STATED GOAL ->
Provide the data again in its entirety, exactly as given.
-- Begin --
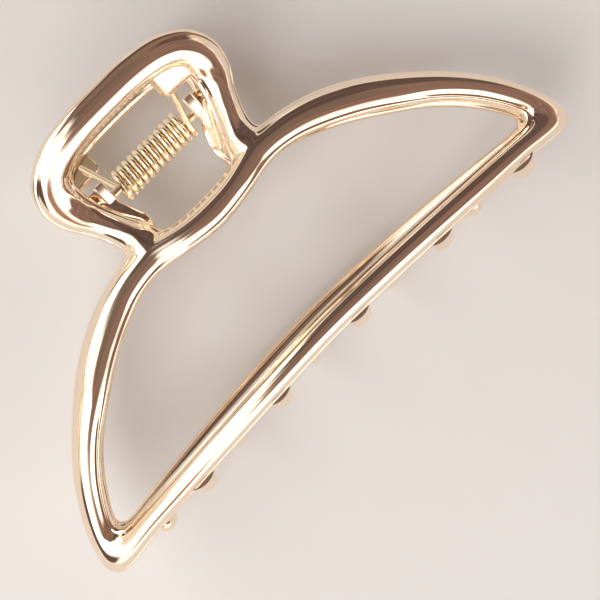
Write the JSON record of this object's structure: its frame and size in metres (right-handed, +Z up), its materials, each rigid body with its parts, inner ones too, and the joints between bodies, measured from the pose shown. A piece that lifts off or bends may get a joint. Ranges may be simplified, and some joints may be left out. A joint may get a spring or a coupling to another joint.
{
  "type": "hair claw clip",
  "caption": "Large open-frame hair claw clip: two gold-plated cast halves with handle loops and toothed half-moon jaws, hinged on a pin and shut by a torsion spring.",
  "frame": {"origin": "on the surface the clip lies on, under the middle of its outline", "axes": "+X along the hinge pin, +Y towards the handles, +Z up, square to the plane where the closed halves meet"},
  "size_m": [0.113, 0.0636, 0.0371],
  "materials": {
    "plated_casting": "mirror-polished pale rose-gold plating",
    "plated_pin": "plated, bright",
    "spring_wire": "gold-plated drawn spring wire"
  },
  "bodies": {
    "lower": {"lower_half": "plated_casting", "hinge_pin": "plated_pin", "torsion_spring": "spring_wire"},
    "upper": {"upper_half": "plated_casting"}
  },
  "joints": [
    {"name": "jaw_hinge", "type": "hinge", "parent": "lower", "child": "upper", "pos_m": [0, 0.01688, 0.01856], "axis": [-1, 0, 0], "range_deg": [0, 75], "stiffness_Nm_per_rad": 0.2, "springref_deg": -22.92, "deforming": ["torsion_spring"]}
  ]
}
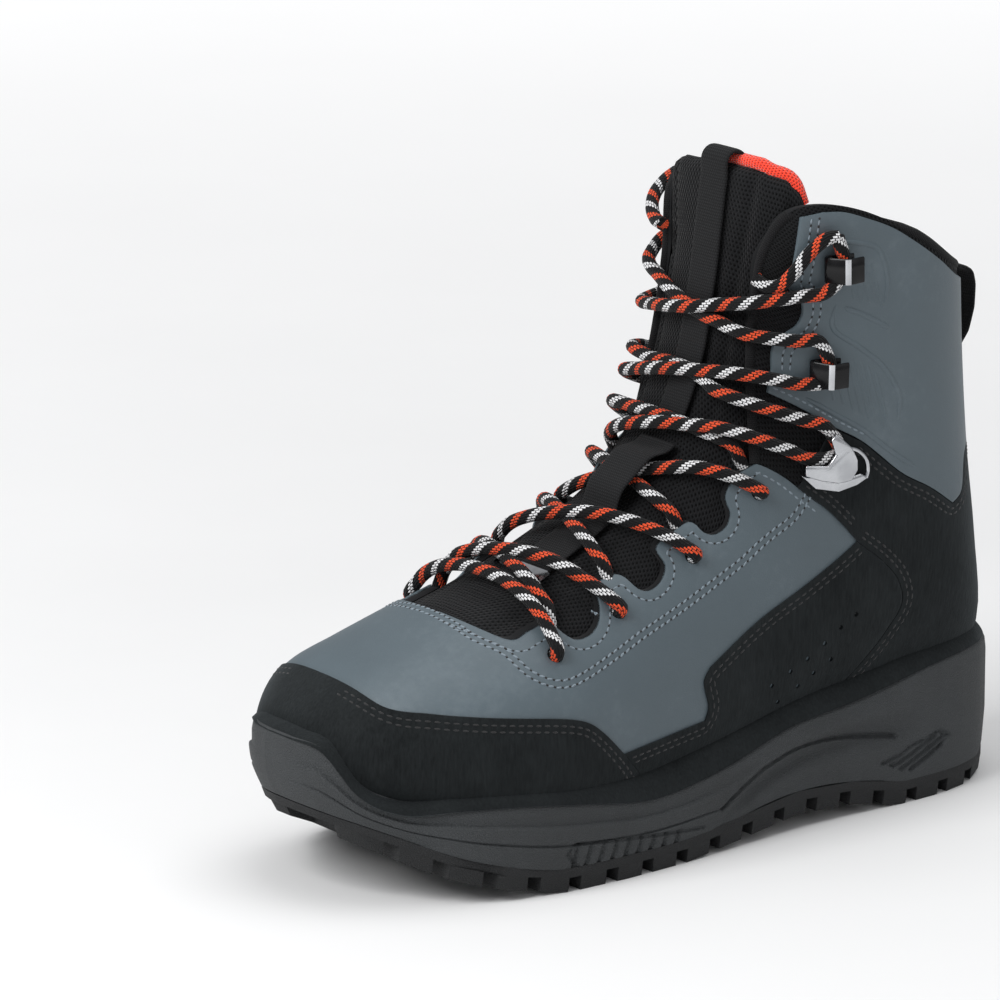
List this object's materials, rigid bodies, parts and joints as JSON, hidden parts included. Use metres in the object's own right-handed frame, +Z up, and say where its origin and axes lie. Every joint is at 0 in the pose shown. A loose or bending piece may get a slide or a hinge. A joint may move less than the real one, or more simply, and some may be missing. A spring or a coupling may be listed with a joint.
{
  "type": "wading boot",
  "caption": "High lace-up wading boot for the left foot, with a deep lugged sole, hooks, padded collar, tongue and heel pull loop",
  "frame": {"origin": "on the floor under the middle of the heel's flat contact", "axes": "+X from the heel to the toe, +Y to the outer side of the foot, +Z up"},
  "size_m": [0.312, 0.1155, 0.2502],
  "materials": {
    "outsole": "moulded black rubber with block lugs",
    "midsole": "dark grey moulded rubber with a fine grain",
    "upper": "smooth matt blue-grey leather",
    "collar_leather": "smooth matt blue-grey leather, embossed beside the hooks",
    "nubuck": "brushed black nubuck",
    "tongue": "padded black mesh with a red knit lining",
    "collar_padding": "padded black mesh and binding",
    "insole": "cloth-covered foam",
    "webbing": "woven black tape",
    "lace": "round braided cord, black with orange-red and white flecks",
    "black_metal": "gloss black, worn bright along the edge",
    "bright_metal": "polished"
  },
  "bodies": {
    "root": {"outsole": "outsole", "midsole": "midsole", "upper": "upper", "tongue": "tongue", "insole": "insole", "collar_padding": "collar_padding", "toe_rand": "nubuck", "side_band_outer": "nubuck", "side_band_inner": "nubuck", "heel_counter": "nubuck", "collar_panel": "collar_leather", "tongue_loop": "webbing", "lace_keeper": "webbing", "heel_loop": "webbing", "keeper_bar": "bright_metal", "lace_hook_outer_1": "black_metal", "lace_hook_outer_2": "black_metal", "lace_hook_inner_1": "black_metal", "lace_hook_inner_2": "black_metal", "lock_hook_outer": "bright_metal", "lock_hook_inner": "bright_metal", "lace_end_outer": "lace", "lace_end_inner": "lace", "lace_bar": "lace", "lace_crossing_1": "lace", "lace_crossing_2": "lace", "lace_crossing_3": "lace", "lace_crossing_4": "lace", "lace_crossing_5": "lace", "lace_crossing_6": "lace"}
  },
  "joints": []
}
-- End --
TASK SOLUTION ->
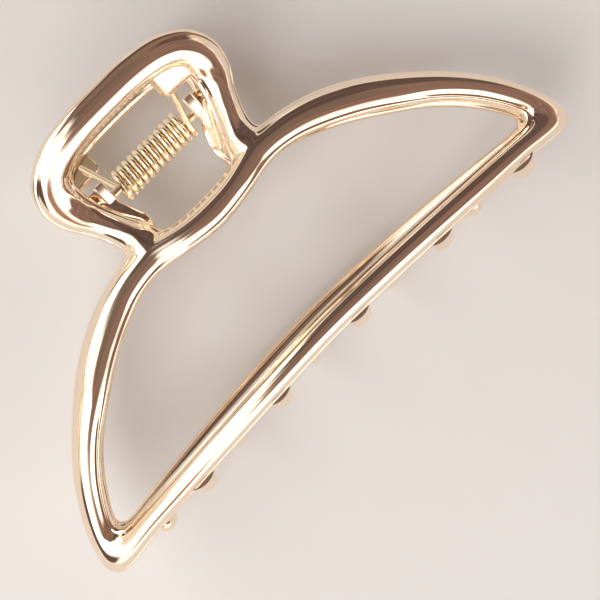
Write the JSON record of this object's structure: its frame and size in metres (right-handed, +Z up), its materials, each rigid body with its parts, inner ones too, and the joints between bodies, measured from the pose shown. A piece that lifts off or bends may get a joint. Ranges may be simplified, and some joints may be left out. A joint may get a spring or a coupling to another joint.
{
  "type": "hair claw clip",
  "caption": "Large open-frame hair claw clip: two gold-plated cast halves with handle loops and toothed half-moon jaws, hinged on a pin and shut by a torsion spring.",
  "frame": {"origin": "on the surface the clip lies on, under the middle of its outline", "axes": "+X along the hinge pin, +Y towards the handles, +Z up, square to the plane where the closed halves meet"},
  "size_m": [0.113, 0.0636, 0.0371],
  "materials": {
    "plated_casting": "mirror-polished pale rose-gold plating",
    "plated_pin": "plated, bright",
    "spring_wire": "gold-plated drawn spring wire"
  },
  "bodies": {
    "lower": {"lower_half": "plated_casting", "hinge_pin": "plated_pin", "torsion_spring": "spring_wire"},
    "upper": {"upper_half": "plated_casting"}
  },
  "joints": [
    {"name": "jaw_hinge", "type": "hinge", "parent": "lower", "child": "upper", "pos_m": [0, 0.01688, 0.01856], "axis": [-1, 0, 0], "range_deg": [0, 75], "stiffness_Nm_per_rad": 0.2, "springref_deg": -22.92, "deforming": ["torsion_spring"]}
  ]
}
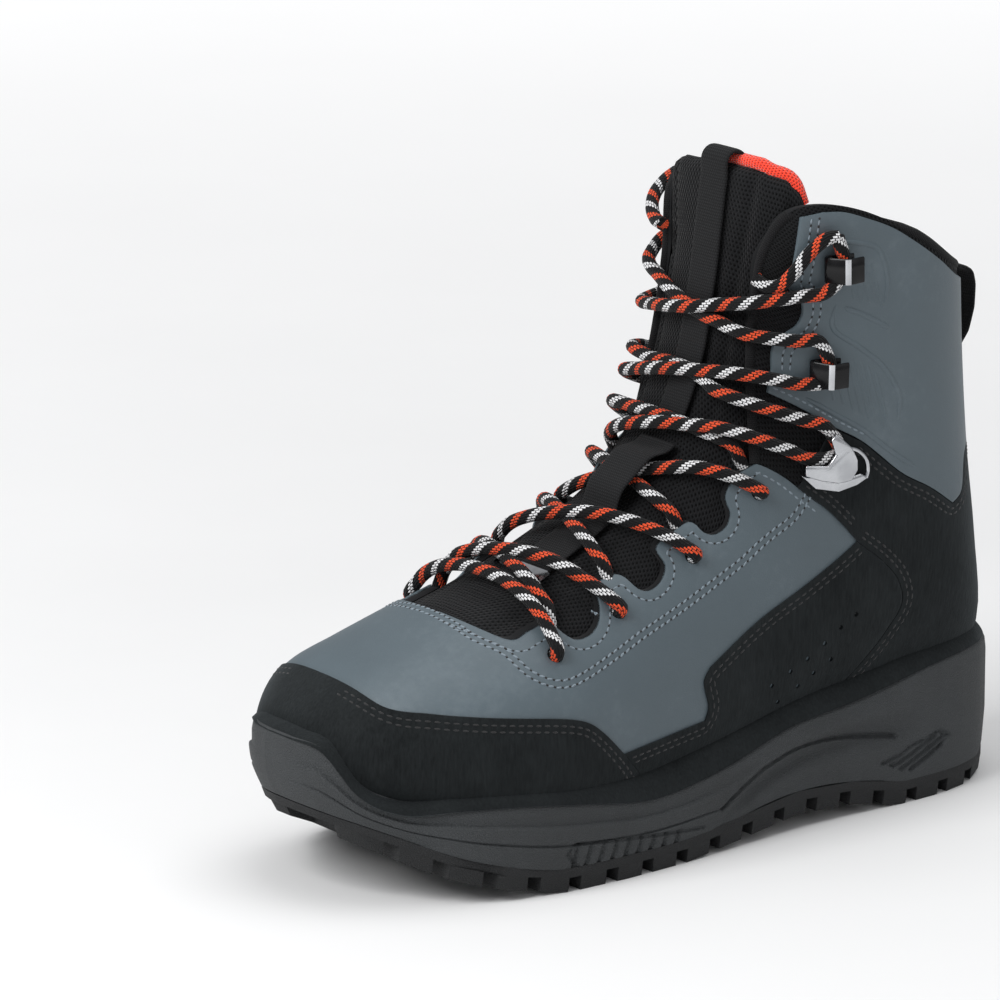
List this object's materials, rigid bodies, parts and joints as JSON, hidden parts included. Use metres in the object's own right-handed frame, +Z up, and say where its origin and axes lie. Every joint is at 0 in the pose shown. A loose or bending piece may get a slide or a hinge. A joint may move less than the real one, or more simply, and some may be missing. A spring or a coupling may be listed with a joint.
{
  "type": "wading boot",
  "caption": "High lace-up wading boot for the left foot, with a deep lugged sole, hooks, padded collar, tongue and heel pull loop",
  "frame": {"origin": "on the floor under the middle of the heel's flat contact", "axes": "+X from the heel to the toe, +Y to the outer side of the foot, +Z up"},
  "size_m": [0.312, 0.1155, 0.2502],
  "materials": {
    "outsole": "moulded black rubber with block lugs",
    "midsole": "dark grey moulded rubber with a fine grain",
    "upper": "smooth matt blue-grey leather",
    "collar_leather": "smooth matt blue-grey leather, embossed beside the hooks",
    "nubuck": "brushed black nubuck",
    "tongue": "padded black mesh with a red knit lining",
    "collar_padding": "padded black mesh and binding",
    "insole": "cloth-covered foam",
    "webbing": "woven black tape",
    "lace": "round braided cord, black with orange-red and white flecks",
    "black_metal": "gloss black, worn bright along the edge",
    "bright_metal": "polished"
  },
  "bodies": {
    "root": {"outsole": "outsole", "midsole": "midsole", "upper": "upper", "tongue": "tongue", "insole": "insole", "collar_padding": "collar_padding", "toe_rand": "nubuck", "side_band_outer": "nubuck", "side_band_inner": "nubuck", "heel_counter": "nubuck", "collar_panel": "collar_leather", "tongue_loop": "webbing", "lace_keeper": "webbing", "heel_loop": "webbing", "keeper_bar": "bright_metal", "lace_hook_outer_1": "black_metal", "lace_hook_outer_2": "black_metal", "lace_hook_inner_1": "black_metal", "lace_hook_inner_2": "black_metal", "lock_hook_outer": "bright_metal", "lock_hook_inner": "bright_metal", "lace_end_outer": "lace", "lace_end_inner": "lace", "lace_bar": "lace", "lace_crossing_1": "lace", "lace_crossing_2": "lace", "lace_crossing_3": "lace", "lace_crossing_4": "lace", "lace_crossing_5": "lace", "lace_crossing_6": "lace"}
  },
  "joints": []
}